The most common way to start a pipeline is by giving it a URI endpoint and calling the URI. In the SnapLogic platform, this is called a Triggered Task, which can be used to build an endpoint of a web API. A Triggered Task also allows passing data into and retrieving data from a pipeline. Because it has the properties of an API, it can be shared and used in automation. Use Triggered Tasks for low-volume handling of APIs or for situations where a swift response is not required. They also are appropriate for batching with on-premise sources and targets, where running the task on a Groundplex (Self-managed Snaplex) reduces latency.

High-volume APIs

Most web application endpoints can be accessed through APIs. For production pipelines that process high-volume APIs, the Ultra pipeline task provides the ability to maintain continuous delivery. Because the Ultra pipeline is always in a prepared state, the transmission of data is a reliable vehicle for web applications. The most popular Ultra pipeline design is a straightforward request-response construct that is used as a data access layer for real-time web services. This design transforms a pipeline into a continuously running job. Documents are supplied to the pipeline through a FeedMaster node inside the Snaplex that maintains a queue of documents. The pipeline parses the incoming documents, and responses are returned through the FeedMaster to the caller. Ultra is a subscription feature. Although it is similar to Triggered Tasks because it is called with a URL, Ultra also limits the usage of specific Snaps. Learn more about using Ultra task pipelines to power a web application.

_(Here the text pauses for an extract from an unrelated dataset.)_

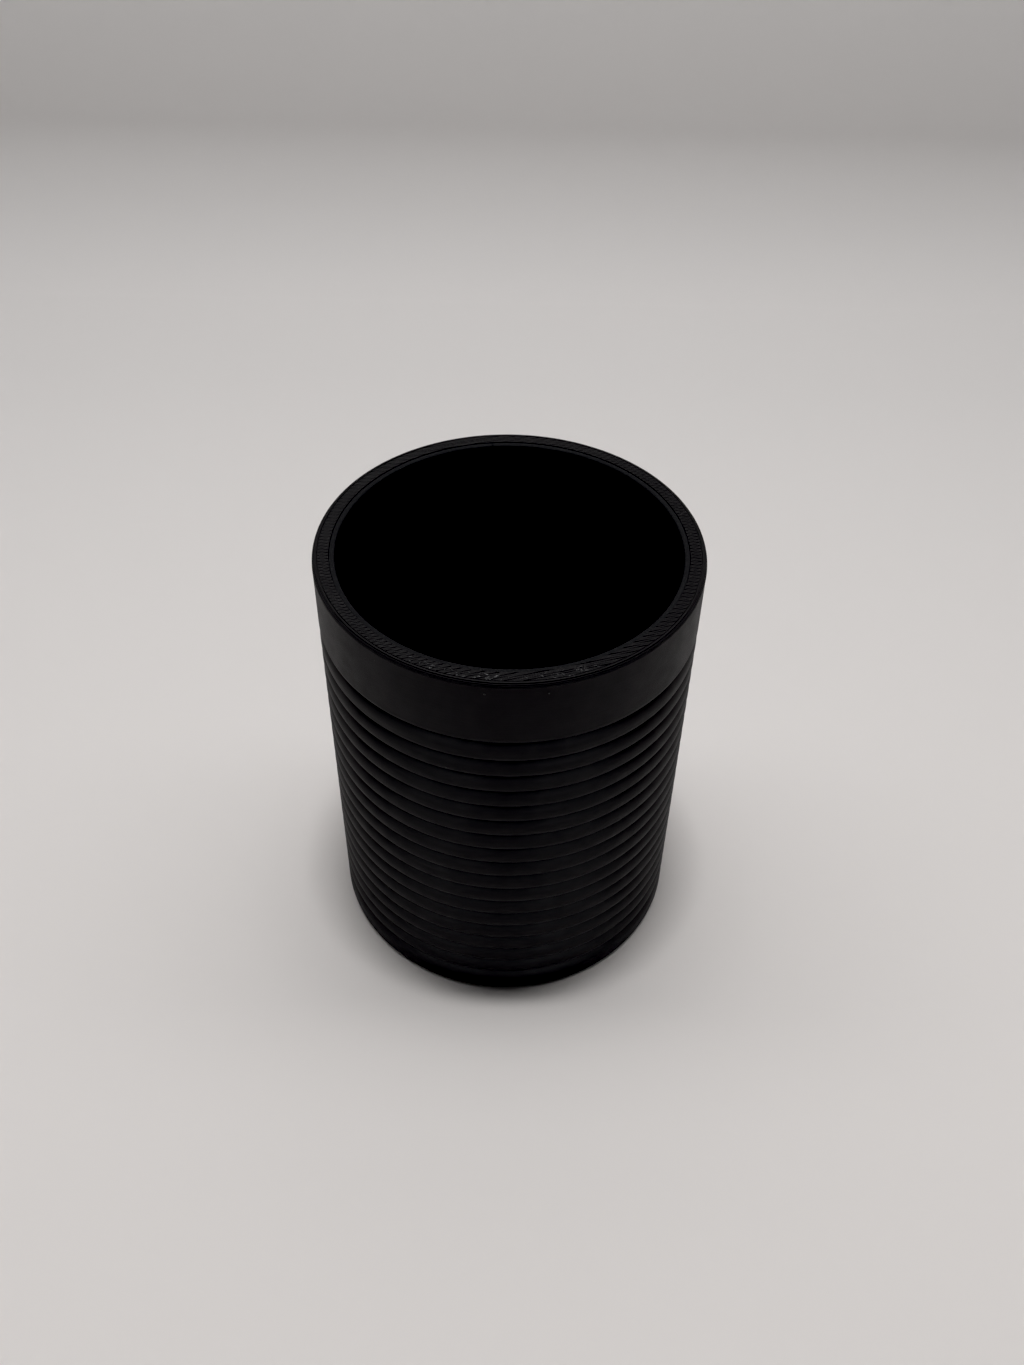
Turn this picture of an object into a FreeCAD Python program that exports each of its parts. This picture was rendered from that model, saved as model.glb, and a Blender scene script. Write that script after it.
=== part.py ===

Cloud Data Warehouse: same source and target

Use the ELT Snap Pack to design pipelines in the same cloud data warehouse. You can transform your data and leverage the pushdown optimization offered by the cloud data warehouse. You can also use a pipeline Execute Snap to call ELT pipelines when moving data from your data lake data lakes via Snap Accounts that enable you to access resources on the endpoint. You can create applications in the endpoint that establishes a connection between SnapLogic and the endpoint.

Polling different data sources

If your pipeline is polling different data sources, you can use a Headless Ultra design. This pipeline type enables you to leverage the prepared pipeline state without using a FeedMaster node in your Snaplex. Because it can continuously poll the target messaging service, this design type is preferable to running a standard pipeline on a schedule with intervals of less than one minute.

Data connection interruptions

If data connection interruptions require suspension and manual resumption of data processing, you can create a Resumable Pipeline. When the endpoint is down, the Pipeline goes into a suspended state, from which it can only be resumed manually.

AI Agents

AgentCreator is a feature that enables you to build pipelines to power agents. Along with AI-based Snaps that allow you to connect to LLMs, AgentCreator provides pipeline patterns that allow you to create functioning agents easily that are scalable and can draw from many data resources.